While Teague’s version of Frank doesn’t explicitly indicate she wants to convert to Christianity, she makes many comments praising Christians she meets in the concentration camp, noting of one woman, “What I love about her is her faith in God and her faith in Jesus.” Later, Frank says, “I am seeing a stark difference in some of the Christians here, as opposed to the others… It seems Christians are more willing to die than the rest of us.”

Teague says such passages don’t necessarily represent a full conversion to Christianity. “Do I think Anne Frank became a Christian? No one can know what spiritual decisions or conclusions people make in a time of tragedy and persecution,” Teague continued. “This book does not indicate either way.”

He added, “We must stand with the Jewish people and for them.”

Teague also claims in his candidate biography that he “has been affiliated with” the Association for Jewish Studies, the academic membership organization devoted to Jewish studies. Teague’s Anne Frank book appears on a 2021 AJS list of books by its own members, under the author name “Johnny Mark Teague.” AJS did not return requests for comment.

The candidate’s top issues on his website include “Close the Border,” “Eliminate Property Taxes” and his belief that fossil fuels are divinely ordained: “If you believe in a Creator and that everything is here for a purpose, then you have to realize that fossil fuels are not an accident.
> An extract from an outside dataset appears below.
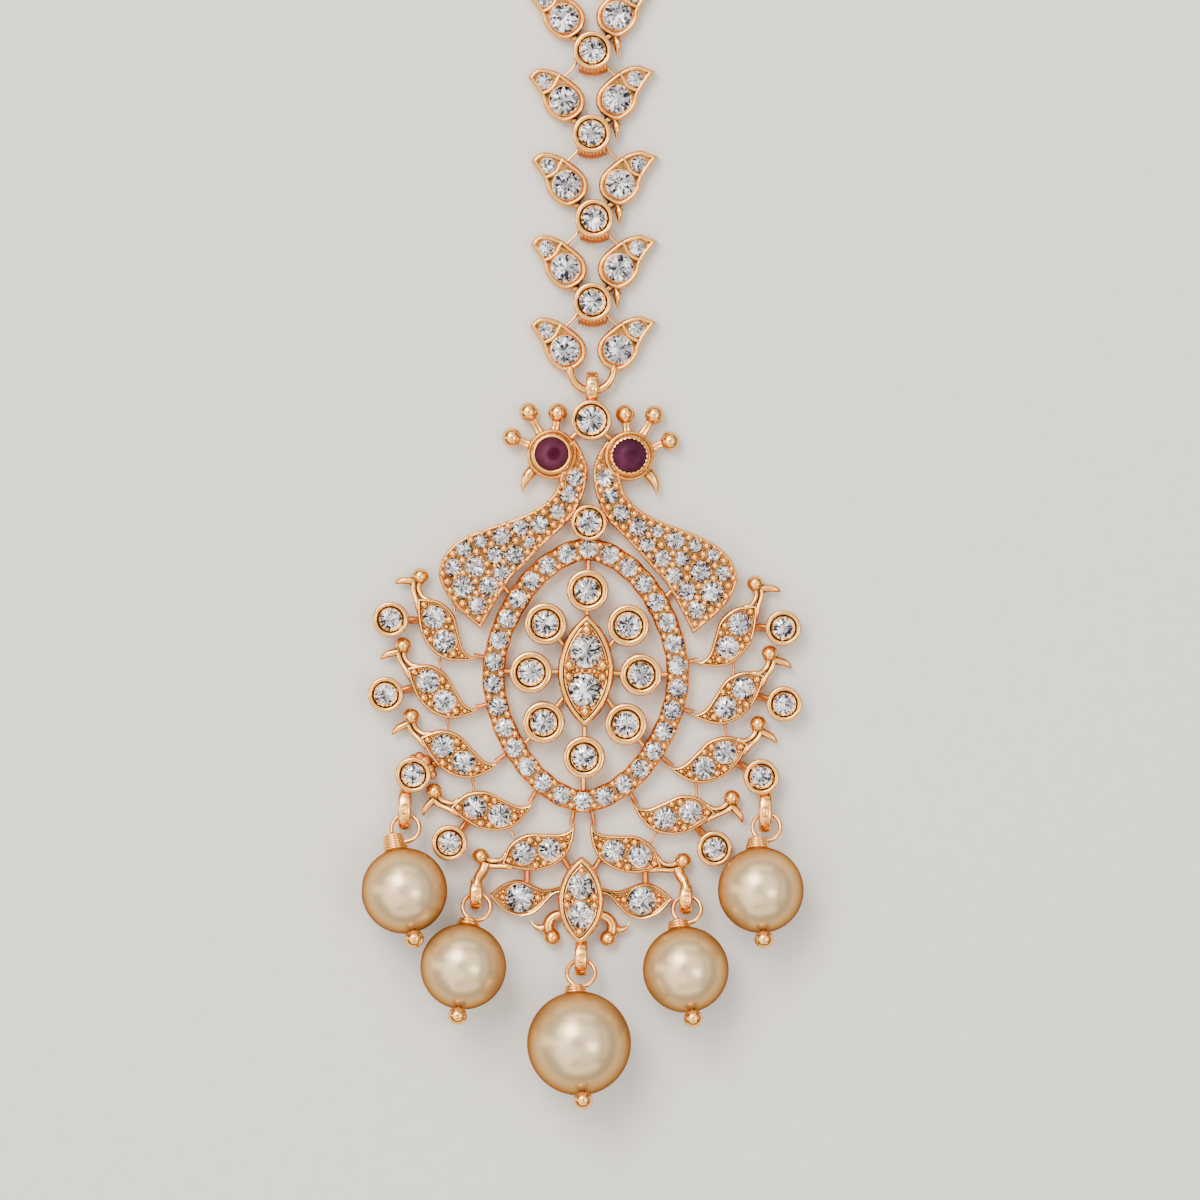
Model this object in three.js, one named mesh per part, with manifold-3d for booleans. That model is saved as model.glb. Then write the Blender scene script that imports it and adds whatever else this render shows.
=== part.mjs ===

At the very beginning of time, God knew we would need automation and industry, so in His Wisdom, He gave us the fuels that we would need.”

It’s common for evangelical Christians to engage in proselytizing, including toward Jews, and surveys have indicated that nearly half of American adults believe the country should be “a Christian nation.” But the size and scope of Teague’s efforts to undermine Anne Frank’s Judaism in his book is unusual even in such circles. 

The Houston-area district Teague is running in has a Democratic incumbent. It was redrawn in 2021 but is still heavily favored to elect a Democrat. 

This is the second time Teague has secured the Republican nomination for a Congressional district in Texas. He previously ran in the state’s ninth district in 2020, where he only received 21% of the vote in the general election. The election was held two days after “The Lost Diary of Anne Frank” was published.